--- Task requirements ---
Return only the lines between the line holding "# The whole" and the line holding "imported = [obj", the two boundary lines included, exactly as they appear.

--- Information shown ---
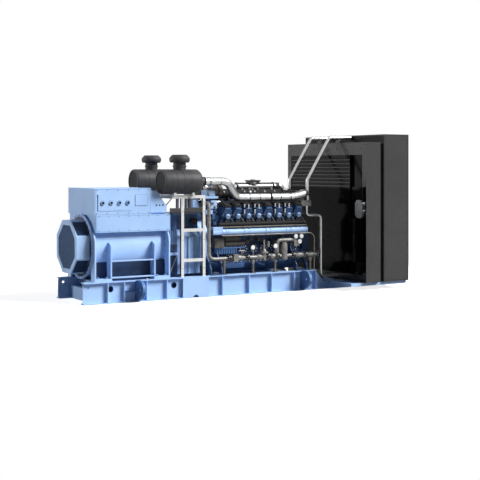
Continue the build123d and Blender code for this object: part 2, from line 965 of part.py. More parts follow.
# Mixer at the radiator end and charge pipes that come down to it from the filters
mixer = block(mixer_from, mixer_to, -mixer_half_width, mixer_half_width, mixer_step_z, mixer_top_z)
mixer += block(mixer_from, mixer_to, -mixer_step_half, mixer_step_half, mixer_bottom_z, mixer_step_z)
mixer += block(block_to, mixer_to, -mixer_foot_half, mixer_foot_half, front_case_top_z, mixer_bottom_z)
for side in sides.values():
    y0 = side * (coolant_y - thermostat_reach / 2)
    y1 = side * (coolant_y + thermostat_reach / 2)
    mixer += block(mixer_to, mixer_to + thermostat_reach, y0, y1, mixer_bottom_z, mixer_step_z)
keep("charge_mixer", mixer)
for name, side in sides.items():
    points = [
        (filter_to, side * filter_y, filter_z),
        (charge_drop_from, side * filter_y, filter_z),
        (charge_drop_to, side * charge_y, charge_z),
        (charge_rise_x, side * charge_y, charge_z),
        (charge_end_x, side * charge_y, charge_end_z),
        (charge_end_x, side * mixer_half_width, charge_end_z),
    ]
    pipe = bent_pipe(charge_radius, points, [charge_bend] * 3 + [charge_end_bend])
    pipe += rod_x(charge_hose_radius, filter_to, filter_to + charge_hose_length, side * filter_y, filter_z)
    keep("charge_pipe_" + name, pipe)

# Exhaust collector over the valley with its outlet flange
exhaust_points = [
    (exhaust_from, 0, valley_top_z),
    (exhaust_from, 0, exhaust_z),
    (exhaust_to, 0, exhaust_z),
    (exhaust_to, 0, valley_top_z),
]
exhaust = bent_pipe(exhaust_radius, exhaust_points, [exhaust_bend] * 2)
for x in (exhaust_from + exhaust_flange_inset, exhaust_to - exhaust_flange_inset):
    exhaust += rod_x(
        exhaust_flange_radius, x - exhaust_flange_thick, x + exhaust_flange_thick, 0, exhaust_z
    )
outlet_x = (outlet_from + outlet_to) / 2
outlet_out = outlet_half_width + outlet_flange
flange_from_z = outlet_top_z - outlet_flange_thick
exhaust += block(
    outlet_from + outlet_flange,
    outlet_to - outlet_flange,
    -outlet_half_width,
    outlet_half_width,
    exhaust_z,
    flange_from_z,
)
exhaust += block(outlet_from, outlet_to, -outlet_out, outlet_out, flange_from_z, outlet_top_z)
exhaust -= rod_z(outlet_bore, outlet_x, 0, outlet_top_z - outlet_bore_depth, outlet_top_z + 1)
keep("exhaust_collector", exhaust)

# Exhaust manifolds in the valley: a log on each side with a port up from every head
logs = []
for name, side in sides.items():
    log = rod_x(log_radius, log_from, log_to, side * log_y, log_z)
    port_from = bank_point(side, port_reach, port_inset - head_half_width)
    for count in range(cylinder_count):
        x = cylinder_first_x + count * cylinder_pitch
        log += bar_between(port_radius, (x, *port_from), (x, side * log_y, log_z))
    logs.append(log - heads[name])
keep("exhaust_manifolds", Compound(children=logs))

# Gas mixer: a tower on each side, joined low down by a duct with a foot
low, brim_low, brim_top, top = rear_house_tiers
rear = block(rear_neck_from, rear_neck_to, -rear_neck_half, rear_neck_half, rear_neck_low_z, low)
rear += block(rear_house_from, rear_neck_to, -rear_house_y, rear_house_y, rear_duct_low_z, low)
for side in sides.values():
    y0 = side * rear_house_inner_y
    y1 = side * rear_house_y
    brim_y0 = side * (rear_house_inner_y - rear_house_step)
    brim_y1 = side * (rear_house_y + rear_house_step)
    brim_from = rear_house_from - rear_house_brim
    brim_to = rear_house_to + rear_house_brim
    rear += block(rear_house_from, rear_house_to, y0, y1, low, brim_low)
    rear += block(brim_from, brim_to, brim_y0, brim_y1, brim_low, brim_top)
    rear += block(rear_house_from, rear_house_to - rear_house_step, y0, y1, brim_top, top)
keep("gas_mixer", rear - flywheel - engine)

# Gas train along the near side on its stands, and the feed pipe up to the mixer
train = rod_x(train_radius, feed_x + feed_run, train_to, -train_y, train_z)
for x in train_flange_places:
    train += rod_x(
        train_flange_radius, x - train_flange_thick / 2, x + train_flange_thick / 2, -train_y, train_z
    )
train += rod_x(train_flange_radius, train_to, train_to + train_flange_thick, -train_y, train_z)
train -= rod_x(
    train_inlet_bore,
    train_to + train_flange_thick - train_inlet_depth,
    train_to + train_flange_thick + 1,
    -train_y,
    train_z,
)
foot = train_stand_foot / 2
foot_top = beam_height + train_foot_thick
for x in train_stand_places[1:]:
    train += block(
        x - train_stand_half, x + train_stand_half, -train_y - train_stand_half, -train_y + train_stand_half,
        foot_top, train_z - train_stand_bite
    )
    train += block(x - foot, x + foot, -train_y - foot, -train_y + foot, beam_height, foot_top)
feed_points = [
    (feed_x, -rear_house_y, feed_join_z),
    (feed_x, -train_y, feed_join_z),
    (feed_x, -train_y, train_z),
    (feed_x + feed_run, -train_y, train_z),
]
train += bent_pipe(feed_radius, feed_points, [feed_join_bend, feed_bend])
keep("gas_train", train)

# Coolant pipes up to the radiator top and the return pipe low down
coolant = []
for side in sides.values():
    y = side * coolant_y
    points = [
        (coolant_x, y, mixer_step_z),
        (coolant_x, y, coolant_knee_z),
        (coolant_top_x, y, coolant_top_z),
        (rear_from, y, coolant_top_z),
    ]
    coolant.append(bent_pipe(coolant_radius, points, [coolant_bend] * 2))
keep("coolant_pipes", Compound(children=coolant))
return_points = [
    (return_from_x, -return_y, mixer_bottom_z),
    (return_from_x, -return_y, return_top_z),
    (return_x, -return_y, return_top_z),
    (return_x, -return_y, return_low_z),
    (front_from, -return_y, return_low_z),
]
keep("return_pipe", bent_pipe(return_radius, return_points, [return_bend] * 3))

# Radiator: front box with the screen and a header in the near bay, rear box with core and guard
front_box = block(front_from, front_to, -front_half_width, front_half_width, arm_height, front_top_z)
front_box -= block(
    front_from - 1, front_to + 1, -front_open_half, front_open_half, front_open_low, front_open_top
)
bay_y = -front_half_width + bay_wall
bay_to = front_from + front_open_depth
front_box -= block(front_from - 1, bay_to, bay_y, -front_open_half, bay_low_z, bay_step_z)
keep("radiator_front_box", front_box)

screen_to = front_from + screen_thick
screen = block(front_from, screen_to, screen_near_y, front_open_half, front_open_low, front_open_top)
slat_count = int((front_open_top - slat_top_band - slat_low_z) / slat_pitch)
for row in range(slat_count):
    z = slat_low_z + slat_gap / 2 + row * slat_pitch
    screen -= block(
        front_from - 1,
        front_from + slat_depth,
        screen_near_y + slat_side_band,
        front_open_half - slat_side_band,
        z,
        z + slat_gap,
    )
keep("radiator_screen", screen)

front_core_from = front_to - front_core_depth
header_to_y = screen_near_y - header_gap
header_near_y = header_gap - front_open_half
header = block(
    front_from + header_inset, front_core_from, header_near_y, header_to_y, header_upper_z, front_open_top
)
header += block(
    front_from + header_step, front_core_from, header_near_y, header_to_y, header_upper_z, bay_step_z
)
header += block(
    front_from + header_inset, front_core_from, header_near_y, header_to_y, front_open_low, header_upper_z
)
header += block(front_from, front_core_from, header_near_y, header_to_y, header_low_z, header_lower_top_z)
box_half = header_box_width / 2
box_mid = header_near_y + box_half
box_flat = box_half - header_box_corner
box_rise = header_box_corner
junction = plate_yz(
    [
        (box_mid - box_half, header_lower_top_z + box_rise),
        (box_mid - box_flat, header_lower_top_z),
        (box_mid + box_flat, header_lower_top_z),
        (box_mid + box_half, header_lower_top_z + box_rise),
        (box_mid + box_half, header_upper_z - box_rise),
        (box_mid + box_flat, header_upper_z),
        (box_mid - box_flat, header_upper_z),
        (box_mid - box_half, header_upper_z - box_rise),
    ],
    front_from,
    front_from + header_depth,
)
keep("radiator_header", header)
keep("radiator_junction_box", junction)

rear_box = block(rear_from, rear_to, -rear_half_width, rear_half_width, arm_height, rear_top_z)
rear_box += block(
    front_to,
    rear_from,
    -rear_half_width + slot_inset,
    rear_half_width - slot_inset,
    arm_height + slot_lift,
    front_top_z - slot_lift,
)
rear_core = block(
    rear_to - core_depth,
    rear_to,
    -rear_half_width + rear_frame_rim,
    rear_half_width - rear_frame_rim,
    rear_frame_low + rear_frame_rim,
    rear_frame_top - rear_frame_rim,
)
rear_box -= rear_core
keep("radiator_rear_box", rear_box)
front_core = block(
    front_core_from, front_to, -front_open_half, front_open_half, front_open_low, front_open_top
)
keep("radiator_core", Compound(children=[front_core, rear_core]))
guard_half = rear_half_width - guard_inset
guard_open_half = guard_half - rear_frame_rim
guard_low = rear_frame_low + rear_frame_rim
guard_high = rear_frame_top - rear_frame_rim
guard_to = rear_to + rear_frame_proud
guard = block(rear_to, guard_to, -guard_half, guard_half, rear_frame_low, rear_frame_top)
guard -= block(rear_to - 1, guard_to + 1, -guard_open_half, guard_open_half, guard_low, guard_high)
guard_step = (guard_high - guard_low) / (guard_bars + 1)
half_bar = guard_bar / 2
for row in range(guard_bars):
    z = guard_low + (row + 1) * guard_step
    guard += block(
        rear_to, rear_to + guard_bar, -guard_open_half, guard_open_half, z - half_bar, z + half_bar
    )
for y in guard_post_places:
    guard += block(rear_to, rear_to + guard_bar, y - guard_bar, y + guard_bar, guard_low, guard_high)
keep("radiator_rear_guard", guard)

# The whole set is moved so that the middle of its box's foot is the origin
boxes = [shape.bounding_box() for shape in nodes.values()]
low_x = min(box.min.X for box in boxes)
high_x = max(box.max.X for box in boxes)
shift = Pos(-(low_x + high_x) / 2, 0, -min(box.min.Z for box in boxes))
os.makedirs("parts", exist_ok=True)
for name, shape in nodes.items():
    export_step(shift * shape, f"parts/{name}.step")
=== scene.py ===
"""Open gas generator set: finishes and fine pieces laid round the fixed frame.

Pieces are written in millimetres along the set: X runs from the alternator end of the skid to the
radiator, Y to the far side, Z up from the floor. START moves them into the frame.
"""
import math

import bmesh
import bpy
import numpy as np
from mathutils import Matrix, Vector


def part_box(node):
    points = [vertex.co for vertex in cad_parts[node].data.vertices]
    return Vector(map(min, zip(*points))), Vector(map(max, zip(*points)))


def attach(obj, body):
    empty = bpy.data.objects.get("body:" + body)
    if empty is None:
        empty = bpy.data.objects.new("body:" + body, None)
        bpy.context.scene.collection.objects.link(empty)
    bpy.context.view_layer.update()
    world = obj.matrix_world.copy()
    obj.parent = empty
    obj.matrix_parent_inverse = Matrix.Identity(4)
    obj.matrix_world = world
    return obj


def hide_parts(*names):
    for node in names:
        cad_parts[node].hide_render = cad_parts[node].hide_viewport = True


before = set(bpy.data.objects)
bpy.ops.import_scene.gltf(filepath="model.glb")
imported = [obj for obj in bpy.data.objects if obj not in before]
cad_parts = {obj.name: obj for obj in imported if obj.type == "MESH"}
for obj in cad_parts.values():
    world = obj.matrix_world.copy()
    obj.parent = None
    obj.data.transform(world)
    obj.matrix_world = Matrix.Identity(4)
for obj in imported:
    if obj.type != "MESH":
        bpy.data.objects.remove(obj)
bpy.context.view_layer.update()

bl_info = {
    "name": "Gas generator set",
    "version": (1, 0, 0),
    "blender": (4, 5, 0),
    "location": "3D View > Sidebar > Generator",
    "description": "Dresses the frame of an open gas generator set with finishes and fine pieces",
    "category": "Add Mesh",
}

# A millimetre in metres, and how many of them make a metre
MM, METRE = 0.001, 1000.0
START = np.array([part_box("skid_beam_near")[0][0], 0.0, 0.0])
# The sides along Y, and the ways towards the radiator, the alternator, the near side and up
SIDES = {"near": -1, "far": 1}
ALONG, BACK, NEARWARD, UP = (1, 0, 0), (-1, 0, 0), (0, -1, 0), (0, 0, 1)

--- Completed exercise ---
# The whole set is moved so that the middle of its box's foot is the origin
boxes = [shape.bounding_box() for shape in nodes.values()]
low_x = min(box.min.X for box in boxes)
high_x = max(box.max.X for box in boxes)
shift = Pos(-(low_x + high_x) / 2, 0, -min(box.min.Z for box in boxes))
os.makedirs("parts", exist_ok=True)
for name, shape in nodes.items():
    export_step(shift * shape, f"parts/{name}.step")
=== scene.py ===
"""Open gas generator set: finishes and fine pieces laid round the fixed frame.

Pieces are written in millimetres along the set: X runs from the alternator end of the skid to the
radiator, Y to the far side, Z up from the floor. START moves them into the frame.
"""
import math

import bmesh
import bpy
import numpy as np
from mathutils import Matrix, Vector


def part_box(node):
    points = [vertex.co for vertex in cad_parts[node].data.vertices]
    return Vector(map(min, zip(*points))), Vector(map(max, zip(*points)))


def attach(obj, body):
    empty = bpy.data.objects.get("body:" + body)
    if empty is None:
        empty = bpy.data.objects.new("body:" + body, None)
        bpy.context.scene.collection.objects.link(empty)
    bpy.context.view_layer.update()
    world = obj.matrix_world.copy()
    obj.parent = empty
    obj.matrix_parent_inverse = Matrix.Identity(4)
    obj.matrix_world = world
    return obj


def hide_parts(*names):
    for node in names:
        cad_parts[node].hide_render = cad_parts[node].hide_viewport = True


before = set(bpy.data.objects)
bpy.ops.import_scene.gltf(filepath="model.glb")
imported = [obj for obj in bpy.data.objects if obj not in before]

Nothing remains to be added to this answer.